American skateboarder

Ryan Gallant (born May 25, 1982) is an American professional skateboarder with a goofy-footed stance.

==Early life==
Gallant was born in Waltham, Massachusetts. He began skateboarding as a youth in Waltham, where the skateboarding scene was abundant and robust with such skateboarders as Matt Schnorr (Null Skateboards, Es' shoes, Eastern Boarder and Next gen skateshop), Chi Chi Rodriguez, And Matthew Place (Place Matt) (Next Gen Skateshop, Concepts Skateshop, MNC flowteam) as well as many others from the local "skate scene" although he was later raised in Southborough, Massachusetts.

==Professional career==
Gallant was first noticed in the skate video PJ Ladd's Wonderful Horrible Life, a shop video from Boston, Massachusetts's Coliseum skate shop. He is also affiliated with True East Skateshop, which is an East Coast-based chain of "mom and pop" shops.

Gallant was first sponsored by Expedition One skateboards and appeared in the company's first video Alone.
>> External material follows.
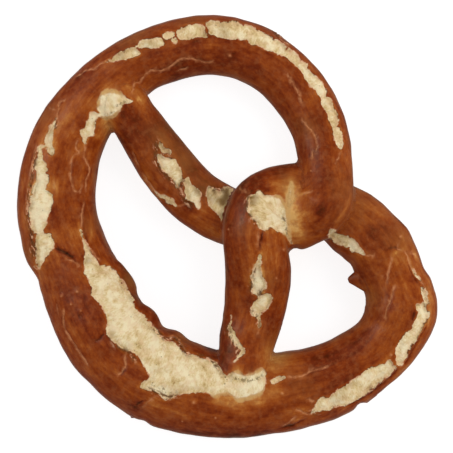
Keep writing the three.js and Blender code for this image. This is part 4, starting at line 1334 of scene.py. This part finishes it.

In April 2009, Gallant left his longtime sponsor DC Shoes and established a sponsorship deal with Circa.

The "Gallant Grind" is a skateboard trick that is named after Gallant.

===Sponsors===
As of December 2015, Gallant is sponsored by Expedition One, Bones Swiss Bearings, Gold Wheels, MOB Grip, Silver Trucks.

==Videography==
- Digital: Who Let the Dogs out (2001)
- Monkey Business: Project of a lifetime (2002)
- Gold Wheels: Got Gold? (2002)
- Expedition-One "Alone" (2002)
- PJ Ladd's Wonderful Horrible Life (2002)
- DC: The DC Video (2003)
- Digital "Everyday" (2003)
- The Kayo Corp: Promo (2004)
- Transworld Skateboarding: First Love (2005)
- Plan B: Live After Death (2006)
- Plan B: "Superfuture" (2008)
- C1rca: "Welcome" (2011)
- Expedition: "Madness" (2011)
- Expedition: "All Ages" (2013)
- Da Playground: "Honor Roll" (2013)

==Video game appearances==
Gallant is a playable character in the Electronic Arts video games Skate, Skate 2 and Skate 3.